Thank you for reading, and death to the USA.
 Paraphrased from Herbert I. Schiller’s essay Not Yet the Post-Imperialist Era.
 Amusingly, this letter was initially reported as “encouraging players to speak out on social issues and not be afraid like NFL players,” but in a subsequent memo the league has made it clear that all players had better stand up straight during anthem performances.
 If you think he’s being cautious and is simply worried that by condemning the NFL’s military sponsors he runs the risk of losing his job or endorsement revenue, consider his own remarks from this same interview: “Those are things I’m prepared to handle … I can live with that at the end of the day.” He no longer has an NFL job to lose, anyway. He’s free to set the record straight whenever he likes.

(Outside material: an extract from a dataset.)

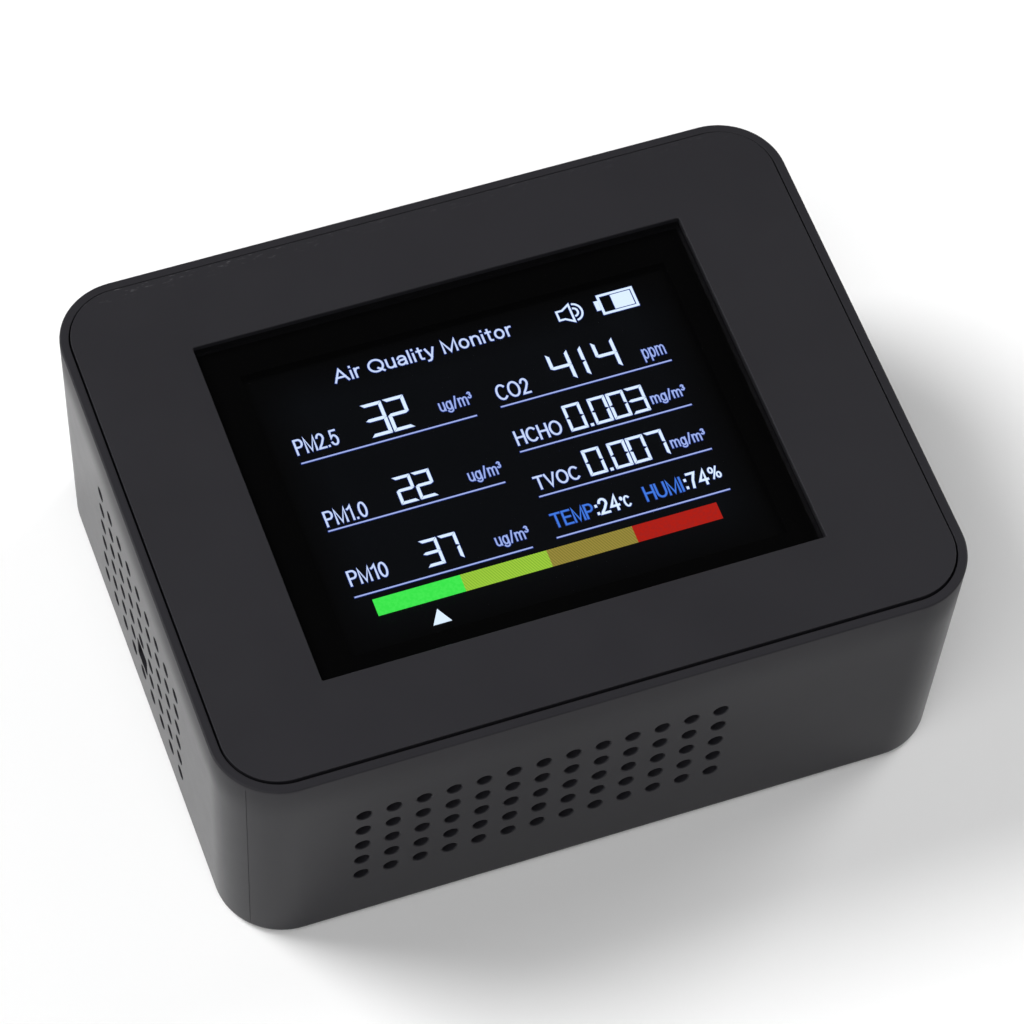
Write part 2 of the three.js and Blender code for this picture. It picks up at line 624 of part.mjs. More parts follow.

 James Johnson: “Without the military there would be no freedom to even play basketball.” What?
 Lenin, State and Revolution.
 None of these three had a high opinion of the US military, in case you were unsure.
 Kaepernick doesn’t need your help: “This isn’t something I’m going to ask other people to put their necks out for what I’m doing. If they agree with me and feel strongly about it then by all means I hope they stand with me. But I’m not going to go and try to recruit people and be like ‘Hey, come do this with me’ because I know the consequences that come with that and they need to make that decision for themselves.”